● REQUIRED WORK: Copy out each line below exactly as it appears.

-=-=-

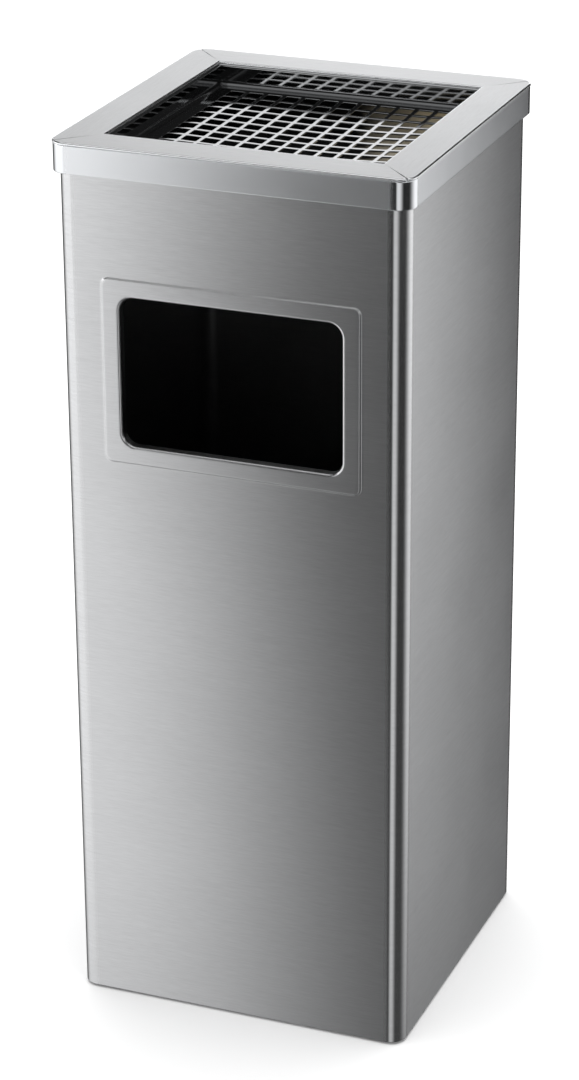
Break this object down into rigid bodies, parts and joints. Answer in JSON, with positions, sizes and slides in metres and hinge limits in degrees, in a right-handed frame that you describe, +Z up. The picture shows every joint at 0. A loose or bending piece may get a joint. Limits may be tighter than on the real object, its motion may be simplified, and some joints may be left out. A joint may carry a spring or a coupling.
{
  "type": "ashtray bin",
  "caption": "Square freestanding stainless litter bin with a front waste opening, lift-out liner, and a perforated ash tray set in a removable mitred top frame.",
  "frame": {"origin": "on the floor, under the middle of the bin", "axes": "+Z up; the waste opening faces -Y; +X is to the right seen from the front"},
  "size_m": [0.25, 0.25, 0.624],
  "materials": {
    "brushed_stainless": "fine straight-line brushed stainless steel",
    "polished_stainless": "mirror-polished stainless steel",
    "galvanised_sheet": "galvanised sheet with a soft spangle",
    "plated_steel": "bright zinc-plated steel",
    "black_rubber": "matt moulded rubber"
  },
  "bodies": {
    "body": {"body_shell": "brushed_stainless", "base_plate": "galvanised_sheet", "foot_front_left": "black_rubber", "foot_front_right": "black_rubber", "foot_back_left": "black_rubber", "foot_back_right": "black_rubber", "foot_screws": "plated_steel", "foot_washers": "plated_steel", "foot_nuts": "plated_steel"},
    "liner": {"liner_wall": "galvanised_sheet", "liner_rim_wire": "galvanised_sheet", "liner_bottom": "galvanised_sheet", "handle_ear_left": "plated_steel", "handle_ear_right": "plated_steel", "ear_rivets": "plated_steel"},
    "handle": {"liner_handle": "plated_steel"},
    "ash_pan": {"ash_pan": "polished_stainless", "pan_tab_front": "plated_steel", "pan_tab_right": "plated_steel", "pan_tab_back": "plated_steel", "pan_tab_left": "plated_steel"},
    "stub_tray": {"stub_tray": "polished_stainless"},
    "top_frame": {"frame_front": "brushed_stainless", "frame_right": "brushed_stainless", "frame_back": "brushed_stainless", "frame_left": "brushed_stainless", "frame_skirt": "polished_stainless"}
  },
  "joints": [
    {"name": "liner_lift", "type": "slide", "parent": "body", "child": "liner", "axis": [0, 0, 1], "range_m": [0, 0.62]},
    {"name": "bail_swing", "type": "hinge", "parent": "liner", "child": "handle", "pos_m": [0, 0, 0.3101], "axis": [-1, 0, 0], "range_deg": [0, 180]},
    {"name": "pan_lift", "type": "slide", "parent": "liner", "child": "ash_pan", "axis": [0, 0, 1], "range_m": [0, 0.2]},
    {"name": "tray_lift", "type": "slide", "parent": "ash_pan", "child": "stub_tray", "axis": [0, 0, 1], "range_m": [0, 0.1]},
    {"name": "frame_lift", "type": "slide", "parent": "stub_tray", "child": "top_frame", "axis": [0, 0, 1], "range_m": [0, 0.15]}
  ]
}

-=-=-

● RESPONSE TO THE EXERCISE:
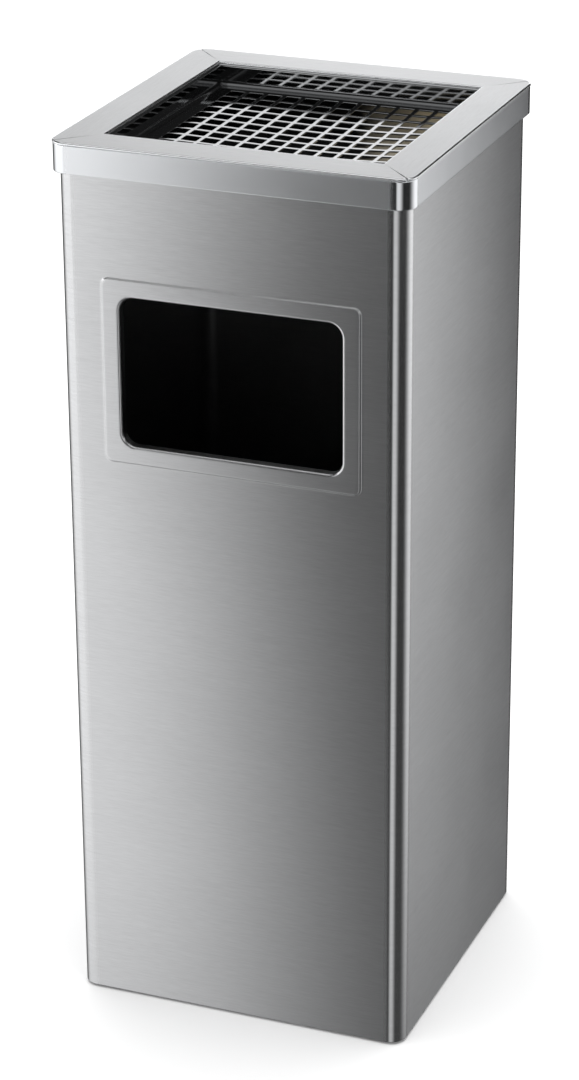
Break this object down into rigid bodies, parts and joints. Answer in JSON, with positions, sizes and slides in metres and hinge limits in degrees, in a right-handed frame that you describe, +Z up. The picture shows every joint at 0. A loose or bending piece may get a joint. Limits may be tighter than on the real object, its motion may be simplified, and some joints may be left out. A joint may carry a spring or a coupling.
{
  "type": "ashtray bin",
  "caption": "Square freestanding stainless litter bin with a front waste opening, lift-out liner, and a perforated ash tray set in a removable mitred top frame.",
  "frame": {"origin": "on the floor, under the middle of the bin", "axes": "+Z up; the waste opening faces -Y; +X is to the right seen from the front"},
  "size_m": [0.25, 0.25, 0.624],
  "materials": {
    "brushed_stainless": "fine straight-line brushed stainless steel",
    "polished_stainless": "mirror-polished stainless steel",
    "galvanised_sheet": "galvanised sheet with a soft spangle",
    "plated_steel": "bright zinc-plated steel",
    "black_rubber": "matt moulded rubber"
  },
  "bodies": {
    "body": {"body_shell": "brushed_stainless", "base_plate": "galvanised_sheet", "foot_front_left": "black_rubber", "foot_front_right": "black_rubber", "foot_back_left": "black_rubber", "foot_back_right": "black_rubber", "foot_screws": "plated_steel", "foot_washers": "plated_steel", "foot_nuts": "plated_steel"},
    "liner": {"liner_wall": "galvanised_sheet", "liner_rim_wire": "galvanised_sheet", "liner_bottom": "galvanised_sheet", "handle_ear_left": "plated_steel", "handle_ear_right": "plated_steel", "ear_rivets": "plated_steel"},
    "handle": {"liner_handle": "plated_steel"},
    "ash_pan": {"ash_pan": "polished_stainless", "pan_tab_front": "plated_steel", "pan_tab_right": "plated_steel", "pan_tab_back": "plated_steel", "pan_tab_left": "plated_steel"},
    "stub_tray": {"stub_tray": "polished_stainless"},
    "top_frame": {"frame_front": "brushed_stainless", "frame_right": "brushed_stainless", "frame_back": "brushed_stainless", "frame_left": "brushed_stainless", "frame_skirt": "polished_stainless"}
  },
  "joints": [
    {"name": "liner_lift", "type": "slide", "parent": "body", "child": "liner", "axis": [0, 0, 1], "range_m": [0, 0.62]},
    {"name": "bail_swing", "type": "hinge", "parent": "liner", "child": "handle", "pos_m": [0, 0, 0.3101], "axis": [-1, 0, 0], "range_deg": [0, 180]},
    {"name": "pan_lift", "type": "slide", "parent": "liner", "child": "ash_pan", "axis": [0, 0, 1], "range_m": [0, 0.2]},
    {"name": "tray_lift", "type": "slide", "parent": "ash_pan", "child": "stub_tray", "axis": [0, 0, 1], "range_m": [0, 0.1]},
    {"name": "frame_lift", "type": "slide", "parent": "stub_tray", "child": "top_frame", "axis": [0, 0, 1], "range_m": [0, 0.15]}
  ]
}